Evet Galatasaray’ın taraftarı, yöneticisi, hocası Şampiyonlar Ligi’ni hedef koymuşlar. Bu kenetlenmeyle başarılı olabilirler mi? Tabii olabilirler. Şu an Galatasaray, Avrupa’nın sayılı takımları arasına girmek ve kendini kabul ettirmek için var gücüyle çalışıp hazırlanıyor.

Top artık Mourinho’da

Fenerbahçe’nin Lazio karşısındaki futbolunu beğendim. Yusuf, Bartuğ, Oğuz, İrfancan ve Mert gibi yerli futbolcuların tempoyu düşürmeden oynaması, maçın büyük bölümünde rakibine baskı yapması, taraftarı ümitlendirdi.
Oosterwolde, Brown, Szymanski, Duran çok iyi futbolcular. Djiku, En Nesyri, Amrabat bunlar da iyi isimler. Yeni transferler de geliyor. Defansa Skriniar, sağ beke Semedo geldi. Baktığın zaman daha da gelecekler var ve harika bir kadro olacak.
Mourinho’nun şikayet etmeye hiç hakkı yok. Duran gibi, En Nesyri gibi iki iki golcü var. Sen onları iyi hazırlayabilir, topla buluşturabilirsen Fenerbahçe sorun yaşamaz. Ama her şey Mourinho’da bitiyor. Artık şikayetleri bırakıp her konuşmasında başkanı hedef göstermemesi lazım.
En önemlisi Mourinho’ya birinin bunları anlatması gerekiyor. Geçen seneki gibi her maç sonrası bahane bulup, futbolcularla iyi diyalog kuramazsa geçen sezonun tekrarını seyrederiz.

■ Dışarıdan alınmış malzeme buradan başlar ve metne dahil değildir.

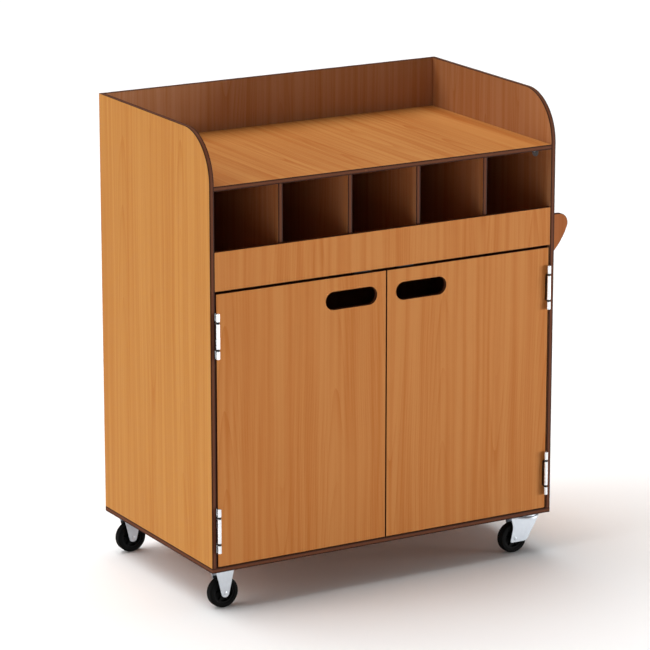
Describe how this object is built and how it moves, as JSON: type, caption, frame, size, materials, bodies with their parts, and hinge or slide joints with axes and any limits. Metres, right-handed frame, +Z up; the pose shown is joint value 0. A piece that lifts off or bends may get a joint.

Feyenoord ile oynanacak maç öncesi panik yapmaya gerek yok. Lazio karşısında ilk yarı oynadığın futbolu, Hollanda ekibi karşısında 70 dakika oyna sorun yaşamadan turu geçersin. Panik yapmadan, moral bozmadan, ‘benim kadrom iyi’ diyerek önüne bakacaksın.